The user may toggle the selection of any of the files in the selection list by clicking on the box to the left of the file name. Normally, all the files should remain as selected. Then depress the "OK" button. The "Select Files" dialog box disappears.
From the "Action" field in the "Batch Image Processing" dialog box, select "Merge Dark and Flat". The "Dark" and the "Flat" file name fields become enabled.
Within the "Dark" field, type the name of the master dark frame created previously. Within the "Flat" field, type the name of the master flat frame created previously. Within the "Save to" field, type the name of the directory into which the processed frames are to be written. (The "folder" icon to the right of these fields will make the selection process easier.) Then depress the "Process" button. Canopus subtracts the scaled master dark frame and then divides by the normalized flat for each of the frames selected and writes the resulting frame in the selected output directory. The resulting file names have a "_P" appended to the original file name.

Congratulations!
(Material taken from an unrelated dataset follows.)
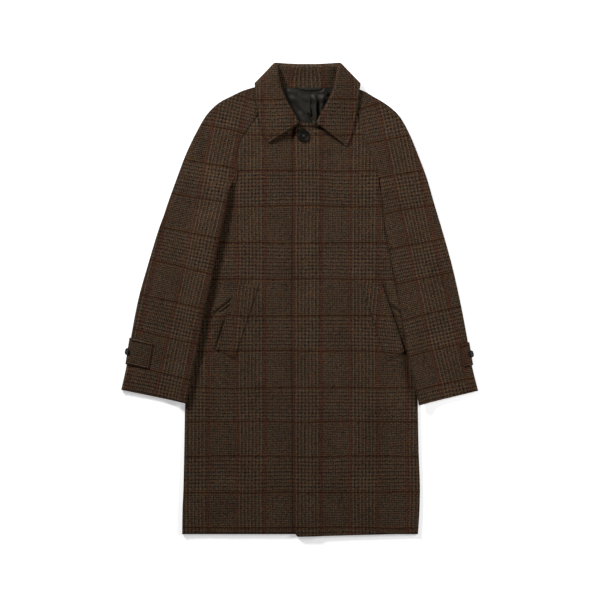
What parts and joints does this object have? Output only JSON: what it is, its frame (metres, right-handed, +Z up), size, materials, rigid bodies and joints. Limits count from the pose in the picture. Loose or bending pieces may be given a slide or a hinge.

You now have a set of flattened data files suitable for further processing.

Omitting the Dark Frame

We do not need a master dark frame when we obtain data with a CCD camera cooled below -100°C. Here are some hand waving instructions for that case.

A video tutorial for this section is available here.

Procedure Step Expected Result
Users will still need a master bias frame so generate the bias just as described above. The user will get a master bias frame.
Subtract the master bias frame from all the flat integrations and all the data (or science) integrations. Use the instructions above. The user will get a set of bias subtracted frames.
Create the master flat frame just as described above. (We have specifically omitted the master dark generation and subtracting the master dark frame from the flat and data integrations.) The user will get a master flat frame.
Perform the "Merge Dark and Flat" step as described above. However, the master bias frame will now serve as the master dark frame. That is, put the name of the master bias in the place where the name of the master dark normally goes. The user gets a set of flattened data frames.